To fill in some of the gaps from what you wrote, I can confirm that Oscar escaped from his POW camp, in present day Poland, in 1918. Although the war had ended it was likely that he would have to wait several months to be repatriated. Oscar had a leave pass which meant he could have just walked out the gates, but from his letters he say’s that as an officer it was the done thing to escape, and so he climbed over the wall!
From here he walked a great distance across Poland and the Czech republic before crossing the Alps and into Italy. There he was able to board a train to Paris and finally Calais. He made it home to Dover on the 23rd December 1918. Home in time for Christmas.

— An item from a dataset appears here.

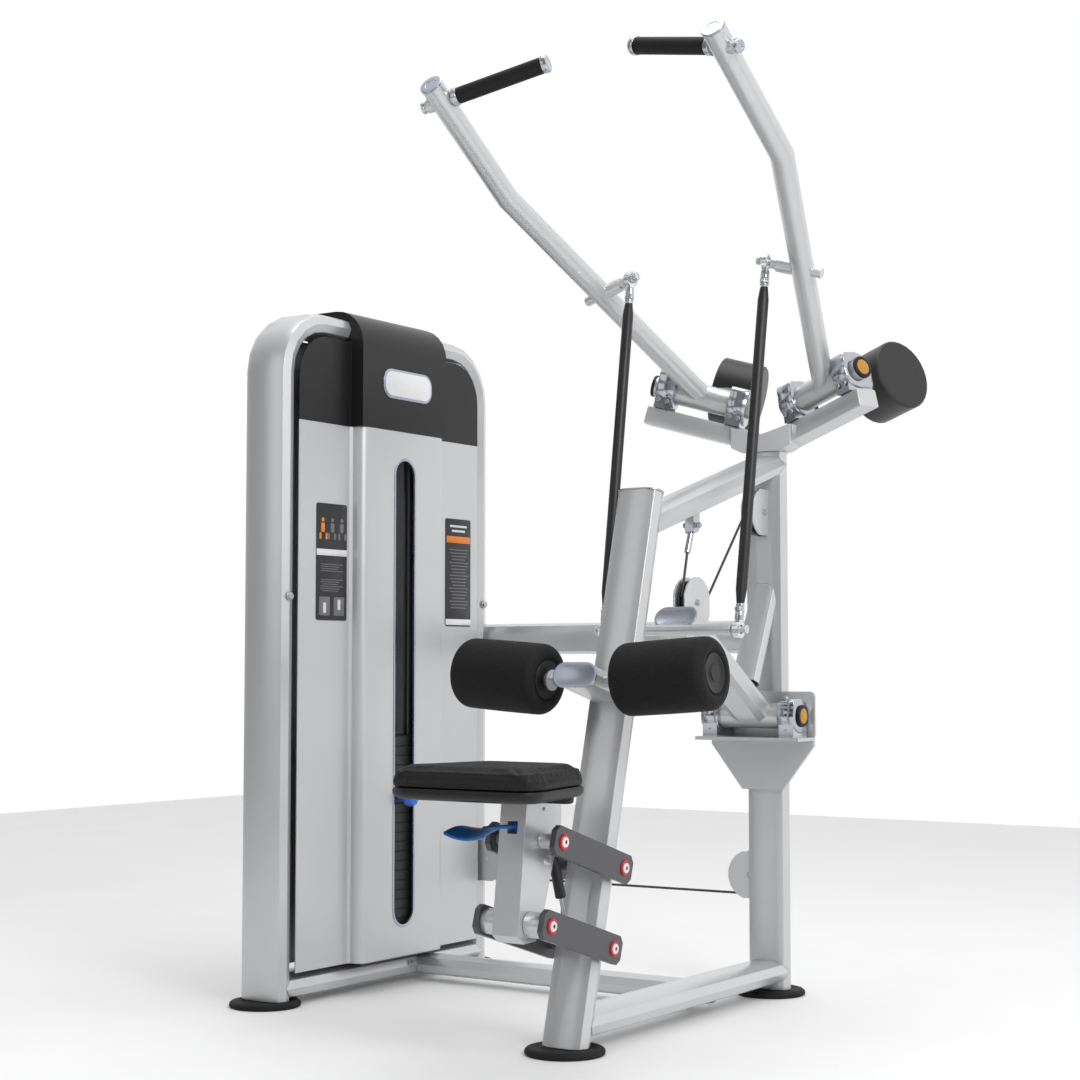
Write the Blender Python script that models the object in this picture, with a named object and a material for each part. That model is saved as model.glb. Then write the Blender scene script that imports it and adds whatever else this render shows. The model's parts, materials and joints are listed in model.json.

Oscar does make reference to his parents beliefs, especially his fathers however he does not commit himself to his own thoughts. He was clearly a very educated and intellectual man who shared a wonder at the natural world and an enjoyment if flying, in what was the infancy of aviation.
I would be delighted to keep you informed of the progress of my research and once I have further information on the grant application I shall share this with you too. I am planning a further research trip to the Museum in the near future, so if you have any specific questions or information you would like to discover, then please drop me a line? I would be happy to have a dig around and see what I can find for you. I also have an excellent copy of a photo of Oscar that I would be happy to print and send on to you
As mentioned, it really is great to be able to share some of his story with a relative, as I was beginning to feel as though I would not find any surviving relations of Oscar.
You can contact me directly by e mail at davidmarkcain@gmail.com
My best wishes to you,
David Cain
Louise West
May 18, 2013
Just bought HOME DART MOOR by Garry Fabian Miller. Oscar was a friend of my Grandmother and Father. I remember visiting his house on Dartmoor. Now I live a few miles away from it.